Despite the strain that had me giving her an assist for long stretches, her spirits were buoyed by the steady flow of passing cyclists, some of whom turned to give her a closer look and give her a "Bravo" or "Bon Courage." She also received a thumbs up from the driver of a support vehicle trailing a cluster of cyclists coming towards us. "I feel as if I'm part of the cycling fraternity," she said.
She was happy to plop down anywhere along the road for a rest often with the company of The Ventoux in the distance. We were fueled by a bag of pain au chocolate from a small bakery when Janina got our daily baguette and saw a pile of them on the counter. She asked in her increasingly fluent French if they were from "hier," (yesterday). They were, meaning they could be had for a pittance.
Another of our breaks came at the small village of St. Leger-du-Ventoux to fill our water bottles from its twin spigots spouting perhaps the best tasting water in all of France. I well remembered it from previous rides along this route. While we were there the Green Party candidate for Sunday's election of legislators came by to mount his poster on the set of panels every town has for election posters and other announcements. He quickly drew a crowd who engaged him in animated conversation for quite some time.

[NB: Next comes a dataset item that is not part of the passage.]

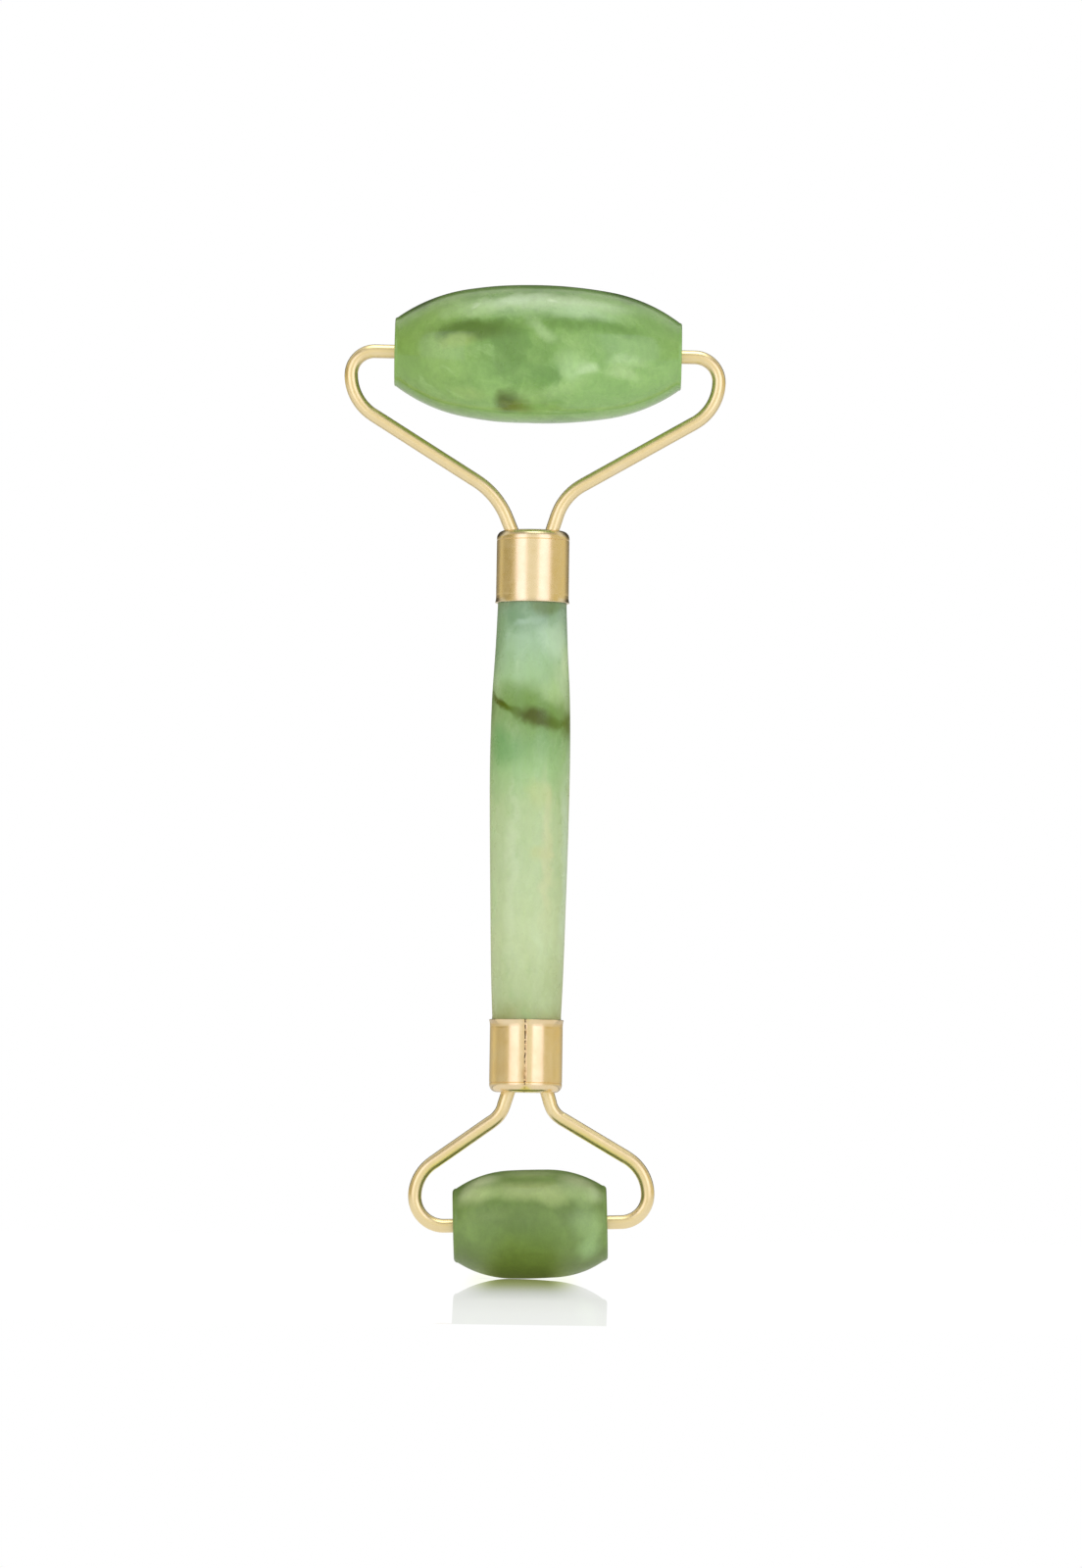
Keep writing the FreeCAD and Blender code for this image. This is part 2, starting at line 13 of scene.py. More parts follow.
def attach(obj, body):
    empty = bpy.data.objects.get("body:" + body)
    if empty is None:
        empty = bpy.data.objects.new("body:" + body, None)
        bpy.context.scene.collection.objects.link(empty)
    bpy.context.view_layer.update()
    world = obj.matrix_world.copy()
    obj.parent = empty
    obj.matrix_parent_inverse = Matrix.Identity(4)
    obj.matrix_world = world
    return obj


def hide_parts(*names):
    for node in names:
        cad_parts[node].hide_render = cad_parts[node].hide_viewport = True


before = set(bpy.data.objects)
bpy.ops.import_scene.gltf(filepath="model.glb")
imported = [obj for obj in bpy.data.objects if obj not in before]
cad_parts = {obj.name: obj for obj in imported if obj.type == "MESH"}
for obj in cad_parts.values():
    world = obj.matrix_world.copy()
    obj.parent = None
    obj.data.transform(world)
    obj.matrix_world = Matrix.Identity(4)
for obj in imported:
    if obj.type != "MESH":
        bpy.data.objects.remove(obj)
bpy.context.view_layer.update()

MM = 0.001

# Measures in millimetres and degrees. Heights are Z, and offsets are along X.
LARGE_HEIGHT, LARGE_OFFSET, LARGE_TILT = 135.05, 0.35, -0.3
LARGE_LENGTH, LARGE_BELLY, LARGE_PRONG, LARGE_BUSH = 41.9, 10.13, 6, 7.5
SMALL_HEIGHT, SMALL_OFFSET, SMALL_TILT = 7.98, 0.95, 2.0
SMALL_LENGTH, SMALL_BELLY, SMALL_PRONG, SMALL_BUSH = 22.4, 7.94, 5, 6.5
BORE, BORE_MOUTH = 2.0, 0.25
BUSH_BORE, BUSH_EDGE, BUSH_RECESS = 1.05, 0.12, 0.3
LOWER_RIM, UPPER_RIM = 37.7, 98.5
TENON, TENON_LENGTH, TENON_EDGE = 4.95, 4.1, 0.3
FERRULE, WALL, FERRULE_LENGTH, CAP, CAP_EDGE = 5.3, 0.3, 10.6, 1.4, 1.1
LIP_FLARE, LIP_LENGTH, BEVEL = 0.12, 0.9, 0.07
WIRE, HIDDEN_BEND = 1.0, 2.1
UPPER_END = UPPER_RIM + FERRULE_LENGTH
LOWER_END = LOWER_RIM - FERRULE_LENGTH


# ---- meshes ----


def finish_mesh(name, bm, material, sharp=38):
    """Turn a bmesh in millimetres into a smooth-shaded object in metres."""
    bmesh.ops.recalc_face_normals(bm, faces=bm.faces)
    mesh = bpy.data.meshes.new(name)
    bm.to_mesh(mesh)
    bm.free()
    mesh.transform(Matrix.Scale(MM, 4))
    mesh.shade_smooth()
    mesh.set_sharp_from_angle(angle=math.radians(sharp))
    mesh.materials.append(material)
    piece = bpy.data.objects.new(name, mesh)
    bpy.context.scene.collection.objects.link(piece)
    return piece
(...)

A later semi-rest stop was devoted to repairing a flat tire. Fortunately it wasn't one of our own, but rather of a motorist who couldn't figure out how to work his jack. He had just a flimsy wrench to detach the bolts holding the tire on so flagged down a motorist, a German in a Fiat, who had a much stronger four-armed device that gave plenty of leverage. It was a nice international collaboration. I had put on my Garmin jersey for the first time to see if it might elicit a reaction from all the uniformed cyclists, but it drew nary a comment.
Late in the afternoon as we were an hour into another long climb with grades over six per cent that had Janina walking and walking. She was wilting from the heat as much as the strain. A sign advertising for a gite, a bed-and-breakfast, a kilometer up the road was too good to be true. Janina declared, no matter the cost, that is where we would spend the night. When we arrived at five p.m. no one was at home. There was a phone number to call, but we had no phone, so we sat at a table out front and nibble on bread and cheese.
The price of 65 euros seemed a little steep, but not for the misery Janina was in. She had been biking (and walking) since nine a.m. with multiple short breaks and just one of more than half an hour and had only twenty-five miles for all her efforts. Every break revived her to a degree and after twenty minutes when no one had returned and she had had a chance to recover a bit, she elected to continue. We were only a mile from the summit and then had a four mile descent to Séderon and its campground.
It was another strenuous push to the summit, where we were rewarded by another fine descent and then the best campsite of our travels, a small municipal campground with no frills, just what we needed after our campground of the night before in Vaison la Romain that had five swimming pools and slides galore and a kitschy castle that should have been an embarrassment to any Frenchman with taste.
We were instantly greeted by one of the several campers in this small campground that had no check-in procedure or reception. It wasn't until the next morning that the caretaker asked us for eleven euros and said ten was enough when I started fishing around for a single euro after I'd given him a ten. It was our quietest campground and the first where we could hear church bells marking the hours. We also had a conversation for the first time with a fellow camper--an older French cyclist who worked as a park ranger. He confirmed that none of the French national parks had campgrounds, though one could camp discreetly. He had bright red brand new Ortliebs and said this was his first tour in nearly thirty years since he spent six months biking India and Nepal. He would have preferred to be wild camping, but he was out of practice and hadn't been able to find a suitable place.
He was a gentle sort with a permanent smile. He wasn't even harsh when it came to Trump, only referring to his presidency as "bad casting." We asked him about France's parliamentary election on Sunday. He said his wife would be able to vote for him, though he knew their preferred green candidate had no chance of winning. He was headed in the direction we had just come, so we couldn't continue on together. He was envious of us heading to the Goldsworthy sculptures. He was well aware of them, and even had a DVD of the Goldsworthy documentary. We're excited to be within fifty miles of them. Janina has been holding up marvelously. She's recovered every day to be eager to be at it the next.